MCQ - January 10, 2009

Do you play Testimony Bingo?  For the uninitiated, it goes like this:  At the start of F&T meeting, everyone in the group draws a box with 9 squares (3×3) on a piece of paper.  Then each person puts one name of a member of the congregation in each box.  You can’t use yourself or the person who’s conducting, but you can use anyone else who is present at the meeting (whole books could be written about the strategy of name placement).  Then, throughout the meeting, if anyone on your sheet of paper takes the mic, you can cross off that square.  First person with three in a row wins, unless someone else gets a blackout (meaning they cross off all their squares).  You can decide ahead of time what the winner gets as a prize.  It makes F&T meeting a lot of fun, but please, please: no wagering; prizes should be of the non-cash variety.  Do you play this game or any others during church meetings?  Does it enhance or detract from your experience? 

31 Comments »

  1. Does the winner yell, “Bingo”?

    Comment by Kim Siever — January 10, 2009 @ 3:27 pm

  2. Great idea for a game. I thought you were going to put formulaic phrases in the squares (like when a child says “I know my family loves me”–they all say that, for some reason).

    Here’s another game you can play during church.

    Comment by Kevin Barney — January 10, 2009 @ 4:20 pm

  3. We used to play this at BYU except with phrases instead of people. And it wasn’t no weakling ‘every fiber of my being’ phrase either. The best one was when my friend Juan put that someone would sing their testimony that day and someone did. It was awesome.

    Comment by amri — January 10, 2009 @ 4:31 pm

  4. What? A non-cash prize un-gambles it? I say if you win, you make the losers give their cards to the winning square:)

    Comment by Bret — January 10, 2009 @ 4:47 pm

  5. Kim, we have had to seriously whack people who inadvertenly get so into it that they let out a “yes!” when they get to mark off another square.

    Ha, Kevin, I’m afraid that game holds no appeal for me. I like games where my wife is still speaking to me afterwards.

    Comment by MCQ — January 10, 2009 @ 6:16 pm

  6. I’m always busy playing keep-quiet-you-kids-or-I’m-gonna-freak-out! and how-many-ways-can-we-entertain-a-22-month-old. Testimony bingo would rock!
    Actually, it might work with the 7 and 5 year olds. The 4 year old probably wouldn’t care. Thank you for the idea!
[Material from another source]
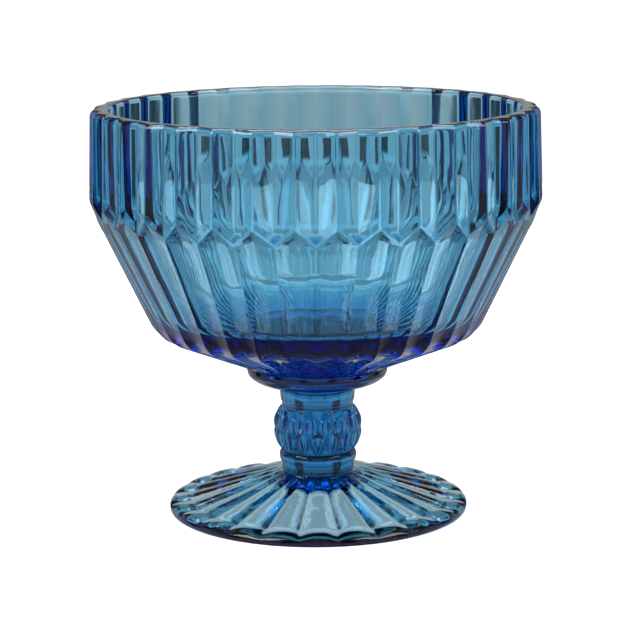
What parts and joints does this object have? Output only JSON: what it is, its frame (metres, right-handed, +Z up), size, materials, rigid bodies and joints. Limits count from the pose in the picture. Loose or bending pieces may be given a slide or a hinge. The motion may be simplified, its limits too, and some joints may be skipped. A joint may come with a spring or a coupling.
{
  "type": "footed glass",
  "caption": "Footed drinking and dessert glass with a ribbed, cone-bottomed bowl on a petalled knop and a gadrooned foot.",
  "frame": {"origin": "centre of the foot's resting face, on the table", "axes": "+Z up along the glass's axis, from the foot to the rim; -Y towards the front, which is like every other side"},
  "size_m": [0.1098, 0.1098, 0.1],
  "materials": {
    "blue_glass": "clear polished blue glass"
  },
  "bodies": {
    "root": {"bowl": "blue_glass", "button": "blue_glass", "upper_collar": "blue_glass", "knop": "blue_glass", "lower_collar": "blue_glass", "foot": "blue_glass"}
  },
  "joints": []
}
    Comment by cheryl — January 10, 2009 @ 6:26 pm

  7. We used to play baseball while tracting in our mission — “No, thanks, I’m Catholic” was a single, a door slammed without a verbal response was a double, or whatever we had agreed in advance. Somewhere in Lyon there is a woman still wondering about the American girls who burst out laughing when she said, “No thanks, I have to feed my cat.”

    Comment by Ardis Parshall — January 10, 2009 @ 6:50 pm

  8. Fun idea. I have a feeling if we played this, I’d always win, and everyone would end up hating it.

    When my teenagers and I get bored, we play hangman. I once creamed my daughter, by using a word she had written on her hand at the time—her boyfriend’s name. It was funny.

    Comment by Susan M — January 11, 2009 @ 4:32 pm

  9. Susan, you might be surprised. I thought I had the game locked up last week because I was so wise as to notice that a couple would be blessing their first child, and I (correctly) assumed that at least one or both of the parents would speak. I lost because of a quirk in the way I placed their names on my bingo sheet. Curses!

    Comment by MCQ — January 11, 2009 @ 4:46 pm

  10. When I joined the Church (at age 14, back in 1967), there was another young man of the same age in the ward named (IIRC) Mike. This was back before the Church urged families to sit together during Sacrament meeting, so several of us youths would often sit together. (Plus, I had no family to sit with — I was an only convert — so I could pretty much sit with whomever I chose.)

    During F&T meetings, when testimonies started, Mike would put his forehead on the pew in front of him, looking down at the floor. He would then see how quickly he could name the member who was bearing his/her testimony just from the person’s voice and what s/he said. He’d go the whole F&T meeting that way (we’d let him know whether he was right or not, so he didn’t have to look up).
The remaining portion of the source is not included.